Print the lines of the data, starting with the first, up to and including the line where "ROOM_STOPS = ((0.0, ROOM_LOW), (0.15, ROOM_LOW), (0.4, 1.0))" appears.

> Provided material
- - - - -

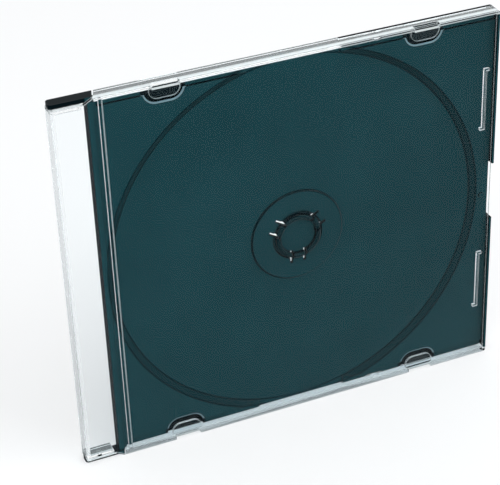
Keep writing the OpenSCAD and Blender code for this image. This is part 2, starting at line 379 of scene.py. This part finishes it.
ROOM_LIGHT = (0.85, 0.85, 0.85, 1.0)
ROOM_LOW = 0.45
ROOM_STOPS = ((0.0, ROOM_LOW), (0.15, ROOM_LOW), (0.4, 1.0))


def light_room():
    world = bpy.data.worlds.new("white_room")
    world.use_nodes = True
    tree = world.node_tree
    direction = Value(tree, tree.nodes.new("ShaderNodeTexCoord").outputs["Generated"])
    walls = split(direction)[2].ramp(*ROOM_STOPS)
    camera, glossy, passed = sight_rays(direction)
    seen = camera.most(glossy, passed)
    feed(tree.nodes["Background"], Color=seen.blend(ROOM_LIGHT, walls), Strength=1.0)
    bpy.context.scene.world = world


LIT_POINT = Vector((0.0, 0.0, 0.05))


def soft_lamp(name, place, side, power):
    """A square lamp turned towards the case."""
    lamp = bpy.data.lights.new(name, "AREA")
    lamp.shape = "RECTANGLE"
    lamp.size = side
    lamp.size_y = side
    lamp.energy = power
    holder = bpy.data.objects.new(name, lamp)
    bpy.context.scene.collection.objects.link(holder)
    holder.location = place
    holder.rotation_mode = "QUATERNION"
    holder.rotation_quaternion = (LIT_POINT - Vector(place)).to_track_quat("-Z", "Y")
    holder.visible_transmission = False


light_room()
soft_lamp("key_light", (-0.35, -0.55, 0.85), side=0.3, power=2.0)
soft_lamp("fill_light", (0.7, -0.5, 0.6), side=0.8, power=5.0)


# Camera
# The photograph's viewing angle, fitted to the case's edges. The offsets slide the camera
# sideways and up from the line to the middle of the case.

IMAGE_W = 500.0
FOCAL_PX = 1694.2
SENSOR_W = 36.0
AZIMUTH = -0.38534
ELEVATION = 0.54886
ROLL = -0.04024
DISTANCE = 0.52115
OFFSET_RIGHT = -0.01145
OFFSET_UP = -0.00131
NEAREST = 0.01


def photo_camera():
    back = Vector((math.sin(AZIMUTH) * math.cos(ELEVATION),
                   -math.cos(AZIMUTH) * math.cos(ELEVATION), math.sin(ELEVATION)))
    level = Vector((math.cos(AZIMUTH), math.sin(AZIMUTH), 0.0))
    upright = back.cross(level)
    right = math.cos(ROLL) * level + math.sin(ROLL) * upright
    up = math.cos(ROLL) * upright - math.sin(ROLL) * level
    low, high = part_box("lid")
    place = (low + high) / 2 + back * DISTANCE + right * OFFSET_RIGHT + up * OFFSET_UP
    data = bpy.data.cameras.new("photo_camera")
    data.sensor_width = SENSOR_W
    data.lens = SENSOR_W * FOCAL_PX / IMAGE_W
    data.clip_start = NEAREST
    camera = bpy.data.objects.new("photo_camera", data)
    turn = Matrix((right, up, back)).transposed().to_4x4()
    camera.matrix_world = Matrix.Translation(place) @ turn
    bpy.context.scene.collection.objects.link(camera)
    bpy.context.scene.camera = camera


photo_camera()
bpy.context.scene.view_settings.view_transform = "Standard"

- - - - -

> Solution to the exercise
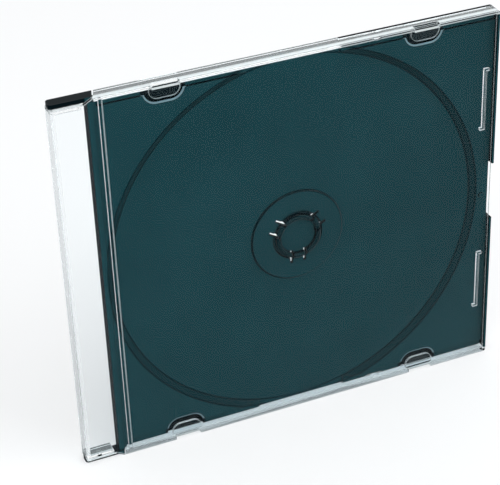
Keep writing the OpenSCAD and Blender code for this image. This is part 2, starting at line 379 of scene.py. This part finishes it.
ROOM_LIGHT = (0.85, 0.85, 0.85, 1.0)
ROOM_LOW = 0.45
ROOM_STOPS = ((0.0, ROOM_LOW), (0.15, ROOM_LOW), (0.4, 1.0))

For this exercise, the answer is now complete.